Not sure if I can relate to this. I don't know what to say. Although I do know what it feels like to choke on how much you miss someone. I'm pretty sure you also missed a comma, but thats a minority that can easily be fixed. And looking back on pictures can get a little lonely too. I can understand that. I hope that person comes back. It socks after a while. Anywho, have a good day!
Hello Hello I hope you dont mind me popping in with a quick review. I will apologize that this might be on the short side. I still hope that my thoughts can brighten your day nonetheless. I think I should stop rambling and get into the review proper. Let's get into it, shall we?
Overall I enjoyed this piece I felt it had a nice bit of story to tell despite the length. The fondness you have for this person came out very clearly and it shows just how good it seemed to be going. That is if this is based on your real life, if it is I wish you the best of luck.
The last line gives such a bittersweet feeling to the whole piece. I feel that this is the most compelling part of this prose. The feeling of wanting to support someone even if it means not being with them is very relatable although not romantic in my experience. It shows the kind of sadness of time and growth making you grow apart.
Now moving on to the feedback this part will be short and kind of nitpicky. I just want to let you know that I am not a professional nor do you have to use anything I say here. You are the author after all.

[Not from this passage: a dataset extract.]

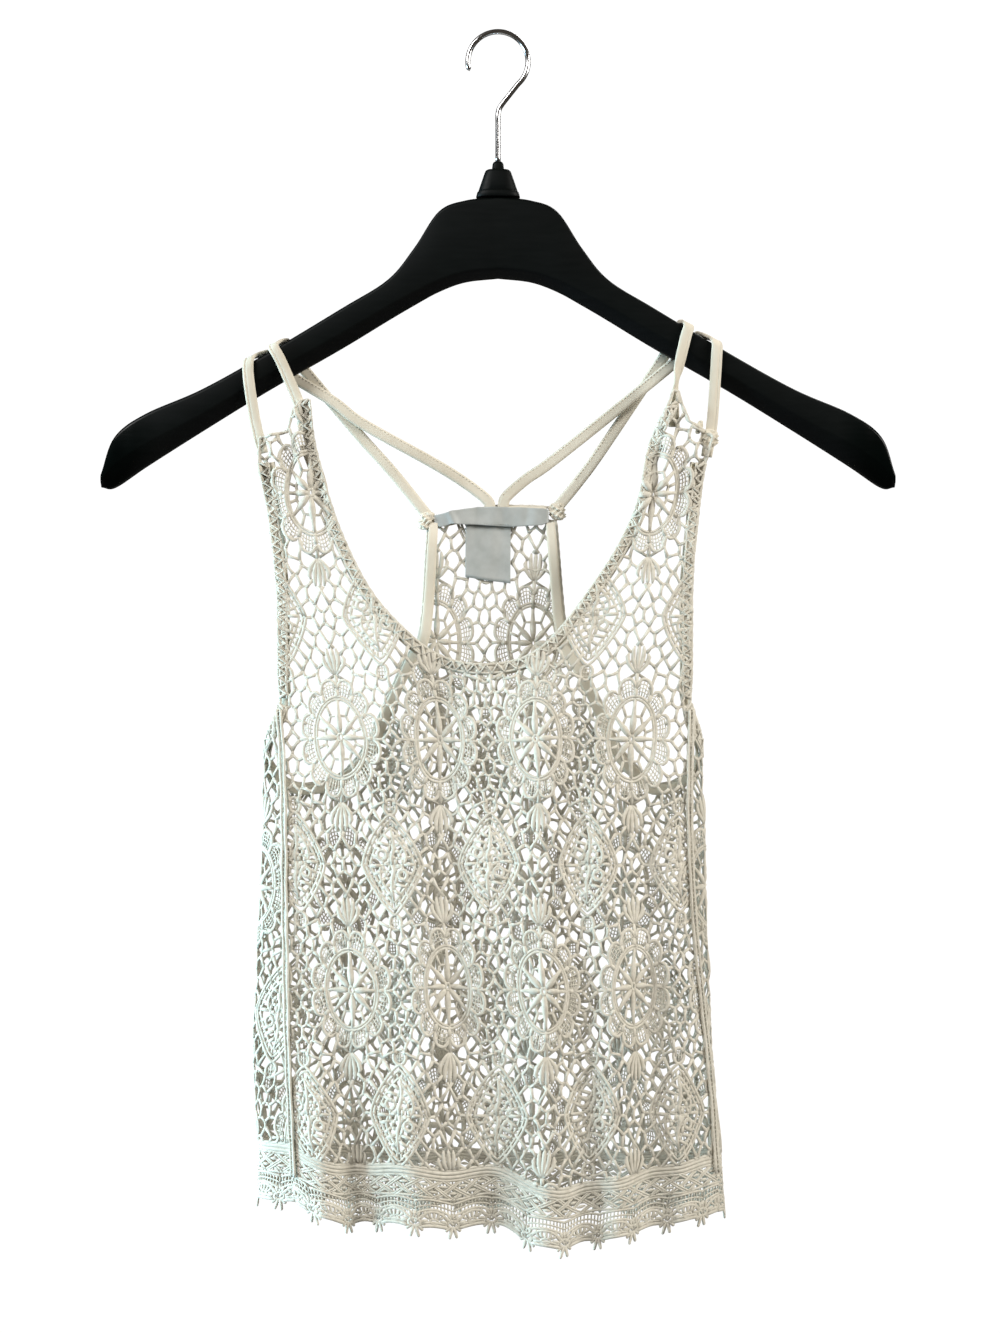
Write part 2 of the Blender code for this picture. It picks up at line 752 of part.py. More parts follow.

The biggest thing I want to point out is the fact that some of the I's aren't capitalized whereas some are. I understand if this is a stylistic choice but if it isn't I feel fixing that up would make it look more cohesive and professional. However, that could be a me thing.
Regardless I enjoyed reading this and cant wait to see what else you come up with. Welcome to Yws if you need anything don't be afraid to ask we don't bite. Keep writing and drink water!
Thank you so much for the feedback I will definitely write more and make the "I's" capitalized thank you so much. Have a great day!!!!